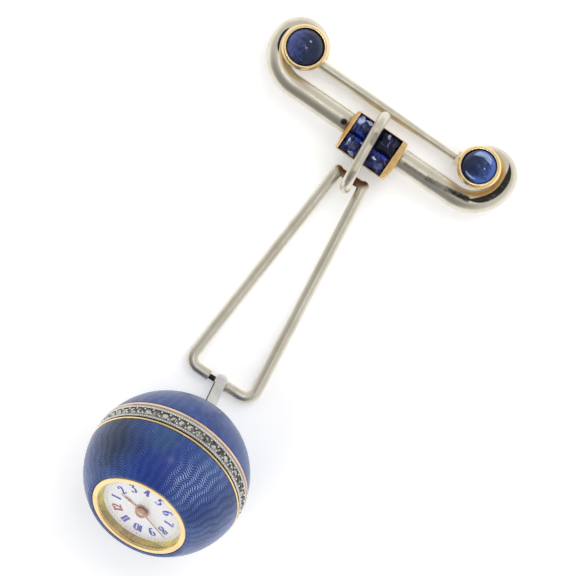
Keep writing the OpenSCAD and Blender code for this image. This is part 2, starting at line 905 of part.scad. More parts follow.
module dial() {
    color("white")
        in_ball()
            difference() {
                disc(bezel_in_r - play, dial_front - dial_t, dial_front);
                disc(post_pin_r + play, dial_front - past, dial_front + past);
            }
}

// A tapering arm from a hub out to a point
module hand_arm(length) {
    polygon([
        [0, -hand_root_w / 2],
        [length, -hand_tip_w / 2],
        [length, hand_tip_w / 2],
        [0, hand_root_w / 2]
    ]);
}

module hour_hand() {
    color("peru")
        in_ball()
            translate([0, 0, dial_front + hour_lift])
                rotate([0, 0, hour_angle])
                    linear_extrude(hand_t)
                        difference() {
                            union() {
                                circle(r = hour_hub_r);
                                hand_arm(hour_l);
                                translate([lobe_place * hour_l, 0])
                                    circle(r = lobe_r);
                                translate([small_lobe_place * hour_l, 0])
                                    circle(r = small_lobe_r);
                            }
                            circle(r = post_pin_r + play);
                        }
}

module minute_hand() {
    color("peru")
        in_ball()
            translate([0, 0, dial_front + minute_lift])
                rotate([0, 0, minute_angle])
                    difference() {
                        union() {
                            linear_extrude(hand_t)
                                hand_arm(minute_l);
                            cylinder(r = knob_r, h = hand_t + knob_h);
                        }
                        translate([0, 0, -past])
                            cylinder(r = post_pin_r + play, h = hand_t + knob_h + 2 * past);
                    }
}

// The plain drum that carries the dial and hands, held by its flange inside the diamond band
module movement() {
    band_middle = (band_lower - band_upper) / 2;
    color("darkkhaki")
        in_ball() {
            disc(drum_r, -drum_back, bezel_back - 2 * play);
            disc(drum_neck_r, -drum_back / 2, drum_front);
            disc(band_inner_r - gap, band_middle - flange_t / 2, band_middle + flange_t / 2);
            disc(post_pin_r, 0, dial_front + minute_lift + hand_t + knob_h);
        }
}

bar();
box_setting();
square_sapphire(0);  // square_sapphire_1
square_sapphire(1);  // square_sapphire_2
square_sapphire(2);  // square_sapphire_3
square_sapphire(3);  // square_sapphire_4
collet(-1, [left_collet_x, left_collet_y], left_stone_r, 0);  // collet_left
collet(1, [right_collet_x, right_collet_y], right_stone_r, right_lean);  // collet_right
cabochon(-1, [left_collet_x, left_collet_y], left_stone_r, 0);  // cabochon_left
cabochon(1, [right_collet_x, right_collet_y], right_stone_r, right_lean);  // cabochon_right
pin_stem();
pin_hinge();
pin_catch();
oval_loop();
trapezoid_link();
watch_bail();
upper_shell();
upper_gold_line();
diamond_band();
band_diamonds();
lower_gold_line();
lower_shell();
bezel();
crystal();
dial();
hour_hand();
minute_hand();
movement();
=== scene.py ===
"""Ball watch on a bar brooch: the finish of its platinum, gold, enamel and stones, and its stage."""
import json
import math
import random

import bmesh
import bpy
from bpy.props import FloatProperty, FloatVectorProperty, IntProperty, PointerProperty
from mathutils import Matrix, Vector


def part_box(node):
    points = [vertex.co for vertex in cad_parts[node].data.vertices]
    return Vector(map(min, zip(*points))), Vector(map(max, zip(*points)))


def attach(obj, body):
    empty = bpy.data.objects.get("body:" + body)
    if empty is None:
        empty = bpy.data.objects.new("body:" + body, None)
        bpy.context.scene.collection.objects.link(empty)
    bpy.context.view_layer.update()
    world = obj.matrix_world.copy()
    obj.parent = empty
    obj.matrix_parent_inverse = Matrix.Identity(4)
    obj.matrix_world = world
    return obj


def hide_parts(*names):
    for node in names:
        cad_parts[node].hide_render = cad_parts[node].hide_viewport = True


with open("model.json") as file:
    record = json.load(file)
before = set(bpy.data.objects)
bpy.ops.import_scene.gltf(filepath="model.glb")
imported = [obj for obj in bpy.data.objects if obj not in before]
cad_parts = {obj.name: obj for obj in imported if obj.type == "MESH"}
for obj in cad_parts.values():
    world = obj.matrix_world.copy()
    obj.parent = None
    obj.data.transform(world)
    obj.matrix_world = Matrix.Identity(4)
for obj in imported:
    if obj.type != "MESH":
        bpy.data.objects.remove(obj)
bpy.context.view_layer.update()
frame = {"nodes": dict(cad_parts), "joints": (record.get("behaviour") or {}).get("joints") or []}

bl_info = {
    "name": "Chatelaine watch pin",
    "version": (1, 0, 0),
    "blender": (4, 5, 0),
    "location": "View3D > Sidebar > Watch pin",
    "description": "Dresses the packed brooch and ball watch in metal, enamel and stones",
    "category": "Object",
}

MM = 0.001
JOINTS = {joint["name"]: joint for joint in frame["joints"]}


def length(name, description, millimetres):
    """A length in metres whose default is given in millimetres."""
    return FloatProperty(
        name=name, description=description, default=millimetres * MM,
        min=0.0, precision=5, subtype="DISTANCE", unit="LENGTH",
    )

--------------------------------

• Directions
Go back over the listing above and copy exactly the lines that begin at the line with "pin_stem();" and stop after the line with "cad_parts[node].hide_render = cad_parts[node].hide_viewport"; leave out every other line.

• Response
pin_stem();
pin_hinge();
pin_catch();
oval_loop();
trapezoid_link();
watch_bail();
upper_shell();
upper_gold_line();
diamond_band();
band_diamonds();
lower_gold_line();
lower_shell();
bezel();
crystal();
dial();
hour_hand();
minute_hand();
movement();
=== scene.py ===
"""Ball watch on a bar brooch: the finish of its platinum, gold, enamel and stones, and its stage."""
import json
import math
import random

import bmesh
import bpy
from bpy.props import FloatProperty, FloatVectorProperty, IntProperty, PointerProperty
from mathutils import Matrix, Vector


def part_box(node):
    points = [vertex.co for vertex in cad_parts[node].data.vertices]
    return Vector(map(min, zip(*points))), Vector(map(max, zip(*points)))


def attach(obj, body):
    empty = bpy.data.objects.get("body:" + body)
    if empty is None:
        empty = bpy.data.objects.new("body:" + body, None)
        bpy.context.scene.collection.objects.link(empty)
    bpy.context.view_layer.update()
    world = obj.matrix_world.copy()
    obj.parent = empty
    obj.matrix_parent_inverse = Matrix.Identity(4)
    obj.matrix_world = world
    return obj


def hide_parts(*names):
    for node in names:
        cad_parts[node].hide_render = cad_parts[node].hide_viewport = True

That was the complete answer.